14. For the purpose of the present proceedings, it is relevant to take note of that the samples of the consignment were drawn to ascertain two material considerations. One, as to whether it was fit for human consumption; and second, as to whether the Areca Nuts in question were of foreign origin. In spite of the test being carried out, nothing could be shown that the Areca Nuts, in question were of foreign origin, and this aspect would be apparent from the order dated 12.02.2026.
15.Be that as it may, the application so filed for provisional release of the Areca Nuts was rejected. It is under such circumstances, the petitioner being aggrieved had approached this Court by filing the present writ petition.
16. The learned Coordinate Bench of this Court vide an order dated 25.05.2026, issued notice making it returnable by 2(two) weeks. It is also taken note of that in pursuance to the directions passed by this Court, the petitioner had filed an additional affidavit detailing out the manner in which the Areca Nuts in question were seized and further providing the details of the petitioner who was the consignor and Shri Harun Rashid, who was the consignee.
17. This Court had heard the learned counsels appearing on behalf of the petitioner, as well as the learned Senior Counsel, who appears on behalf of the respondents. Mr. SC Keyal, the learned Senior Counsel appearing on behalf of the respondents had also produced the records of the proceedings before the authorities which have been duly perused.
18. The question which arises for determination in the instant proceedings is as to whether the power exercised by the concerned respondent authorities to seize the Areca Nuts in question was in accordance with Section 110 of the Act of 1962?
19. A perusal of Sub-section (1) of Section 110 of the Act of 1962 stipulates that if the proper Officer has ‘reason to believe’ that any goods are liable to confiscation under the Act of 1962, he may seize such goods. Sections 111 and 113 of the Act of 1962 stipulates when goods are liable to be confiscated. A perusal of Section 111 of the Act of 1962 would show that the power to confiscate is solely in respect to goods brought from a place outside India. Section 113 also empowers confiscation when goods are attempted to be improperly exported. Taking into consideration, the facts involved, wherein the reasons for seizure was importing of goods, Section 111 of the Act of 1962 would be relevant for the purpose of the present dispute.
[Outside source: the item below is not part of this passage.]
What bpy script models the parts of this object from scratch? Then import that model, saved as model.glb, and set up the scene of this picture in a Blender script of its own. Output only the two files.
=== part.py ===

20. A conjoint reading of Section 110(1) and Section 111 of the Act of 1962 would show that only in respect to goods which are brought from a place outside India, the same are liable for confiscation and it is only when there is/are reason(s) to believe that the goods in question are liable for confiscation in terms of Section 111 of the Act of 1962, the power can be exercised.
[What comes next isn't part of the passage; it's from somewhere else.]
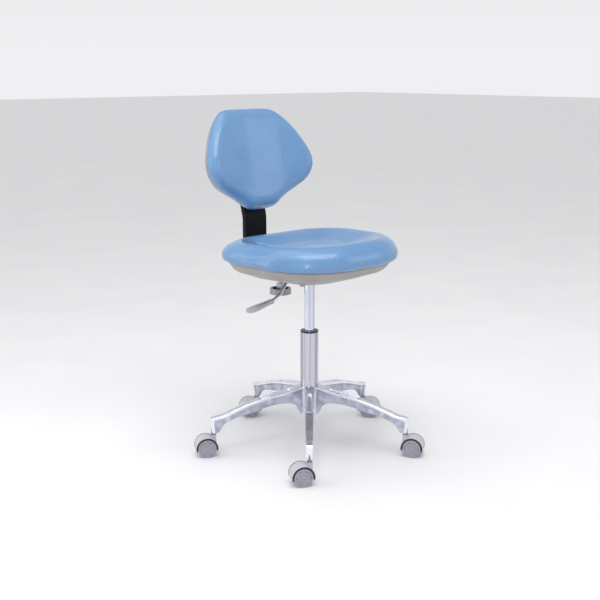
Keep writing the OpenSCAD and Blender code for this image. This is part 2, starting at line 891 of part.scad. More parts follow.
module hood_body() {
    difference() {
        union() {
            // arched roof over both wheels
            at_axle() translate([0, 0, -hood_half]) difference() {
                cylinder(r = hood_outer, h = 2 * hood_half);
                translate([0, 0, -1]) cylinder(r = hood_inner, h = 2 * hood_half + 2);
                translate([-60, -60, -1]) cube([120, 54, 60]);
            }
            // web between the wheels
            at_axle() translate([0, 0, -web_half]) difference() {
                cylinder(r = hood_inner + 1, h = 2 * web_half);
                translate([-60, -66, -1]) cube([120, 54, 60]);
            }
            // stem housing
            translate([0, 0, 20]) cylinder(d = 17, h = 38.4);
        }
        // the wheels turn clear of the housing
        for (side = [-1, 1]) {
            translate([0, side * (web_half + 10.3), 0]) at_axle() cylinder(r = hood_inner, h = 20, center = true);
        }
        translate([0, 0, 24]) cylinder(d = 8 + 2 * play, h = 60);
        at_axle() cylinder(d = 6, h = 80, center = true);
    }
}

module trim_body() {
    for (side = [-1, 1]) {
        translate([0, side * (hood_half + 1), 0]) at_axle()
            difference() {
                cylinder(r = hood_outer + 0.4, h = 2, center = true);
                cylinder(r = hood_inner + 0.2, h = 4, center = true);
                translate([-60, -60.5, -4]) cube([120, 54, 8]);
            }
    }
}

module axle_body() {
    at_axle() cylinder(d = 6, h = caster_width - 4, center = true);
}

// one wheel on the side given by 1 or -1
module wheel_body(side) {
    inner = web_half + 0.6;
    outer = caster_width / 2;
    wide = outer - inner;
    translate([0, side * (inner + wide / 2), 0]) at_axle()
        difference() {
            union() {
                cylinder(r = wheel_radius, h = wide - 4, center = true);
                for (flip = [0, 1]) {
                    mirror([0, 0, flip]) translate([0, 0, wide / 2 - 2])
                        cylinder(r1 = wheel_radius, r2 = wheel_radius - 1.6, h = 2);
                }
            }
            cylinder(d = 6 + 2 * play, h = 40, center = true);
            // shallow dish and pinholes in the outer face
            translate([0, 0, -side * (wide / 2 - 1) - 1]) ring(2 * wheel_radius - 9, 16, 2);
            for (k = [0 : 5]) {
                rotate([0, 0, 60 * k]) translate([wheel_radius - 7, 0, -side * wide / 2])
                    cylinder(d = 2.6, h = 12, center = true);
            }
        }
}

module hood(k) {
    color("#a6a3b0") on_caster(k) hood_body();
}

module trim(k) {
    color("#26242c") on_caster(k) trim_body();
}

module axle(k) {
    color("#9c9da4") on_caster(k) axle_body();
}

module wheel(k, side) {
    color("#a9a6b3") on_caster(k) wheel_body(side);
}

// ---- drawn parts ---------------------------------------------------------

star_base();
column_tube();
guide_bush();
bearing_race_low();
bearing_balls();
caster_stems();
piston_rod();
piston();
bearing_race_high();
stop_buffer();
rod_clip();
gas_cylinder();
rod_gland();
seat_mechanism();
seat_board();
seat_cushion();
seat_tray();
plate_bolts();
tee_nuts();
wood_screws();
bar_channel();
lever_pin();
lever_rod();
lever_paddle();
valve_pin();
back_bar();
bar_cover();
back_board();
back_cushion();
back_shell();
back_screws();
clamp_pad();
knob_rim();
knob_core();
knob_stud();
hood(0);  // hood_1
hood(1);  // hood_2
hood(2);  // hood_3
hood(3);  // hood_4
hood(4);  // hood_5
trim(0);  // trim_1
trim(1);  // trim_2
trim(2);  // trim_3
trim(3);  // trim_4
trim(4);  // trim_5
axle(0);  // axle_1
axle(1);  // axle_2
axle(2);  // axle_3
axle(3);  // axle_4
axle(4);  // axle_5
wheel(0, 1);  // wheel_1a
wheel(0, -1);  // wheel_1b
wheel(1, 1);  // wheel_2a
wheel(1, -1);  // wheel_2b
wheel(2, 1);  // wheel_3a
wheel(2, -1);  // wheel_3b
wheel(3, 1);  // wheel_4a
wheel(3, -1);  // wheel_4b
wheel(4, 1);  // wheel_5a
wheel(4, -1);  // wheel_5b
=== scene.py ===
"""Looks of the dentist stool: padded seat and back, polished base, chromed column, plastic casters."""

import json
import math

import bmesh
import bpy
import numpy as np
from mathutils import Matrix, Vector


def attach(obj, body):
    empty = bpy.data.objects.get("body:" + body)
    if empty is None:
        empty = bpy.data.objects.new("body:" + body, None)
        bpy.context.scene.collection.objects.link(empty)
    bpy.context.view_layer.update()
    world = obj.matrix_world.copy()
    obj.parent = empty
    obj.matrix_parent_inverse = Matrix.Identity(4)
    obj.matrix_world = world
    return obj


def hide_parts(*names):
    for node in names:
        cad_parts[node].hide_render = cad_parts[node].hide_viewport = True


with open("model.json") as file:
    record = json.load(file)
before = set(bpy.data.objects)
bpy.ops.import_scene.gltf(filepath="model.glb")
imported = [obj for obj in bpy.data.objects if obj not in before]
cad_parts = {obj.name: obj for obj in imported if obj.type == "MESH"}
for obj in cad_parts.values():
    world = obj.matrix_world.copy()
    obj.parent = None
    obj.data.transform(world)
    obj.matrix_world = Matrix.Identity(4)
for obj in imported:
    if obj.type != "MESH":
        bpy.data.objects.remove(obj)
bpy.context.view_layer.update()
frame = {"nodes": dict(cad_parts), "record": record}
nodes = frame["nodes"]
MM = 0.001
scene = bpy.context.scene


# ---------------------------------------------------------------- materials
def rgb(r, g, b):
    """Linear colour from 0-255 display values."""

    def linear(c):
        c /= 255
        return c / 12.92 if c <= 0.04045 else ((c + 0.055) / 1.055) ** 2.4

    return (linear(r), linear(g), linear(b), 1.0)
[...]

21. This Court finds it very pertinent to take note of the expression ‘reasons to believe’, which is employed in Section 110 of the Act of 1962. The Supreme Court in the case of Income Tax Officer, I Ward, Dist, Vi, Calcutta & Ors Vs. Lakhmani Mewal Das reported in (1976) 3 SCC 757, categorically observed that the reasons for formation of the belief must have a rational connection with or relevant bearing to the formation of the belief. Rational connection postulates that there must be a direct nexus or live link between the material coming to the notice of the Officer and the formation of his belief that there has been escapement of income. The Supreme Court categorically observed that there is a difference between the terminology of ‘reason to believe’ with ‘reason to suspect’. Paragraphs 11 and 12 of the said judgment being relevant are reproduced hereinbelow:
“11. As stated earlier, the reasons for the formation of the belief must have a rational connection with or relevant bearing on the formation of the belief. Rational connection postulates that there must be a direct nexus or live link between the material coming to the notice of the Income Tax Officer and the formation of his belief that there has been escapement of the income of the assessee from assessment in the particular year because of his failure to disclose fully and truly all material facts. It is no doubt true that the court cannot go into the sufficiency or adequacy of the material and substitute its own opinion for that of the Income Tax Officer on the point as to whether action should be initiated for reopening assessment. At the same time we have to bear in mind that it is not any and every material, howsoever vague and indefinite or distant, remote and farfetched, which would warrant the formation of the belief relating to escapement of the income of the assessee from assessment. The fact that the words “definite information” which were there in Section 34 of the Act of 1922 at one time before its amendment in 1948 are not there in Section 147 of the Act of 1961 would not lead to the conclusion that action can now be taken for reopening assessment even if the information is wholly vague, indefinite, farfetched and remote. The reason for the formation of the belief must be held in good faith and should not be a mere pretence.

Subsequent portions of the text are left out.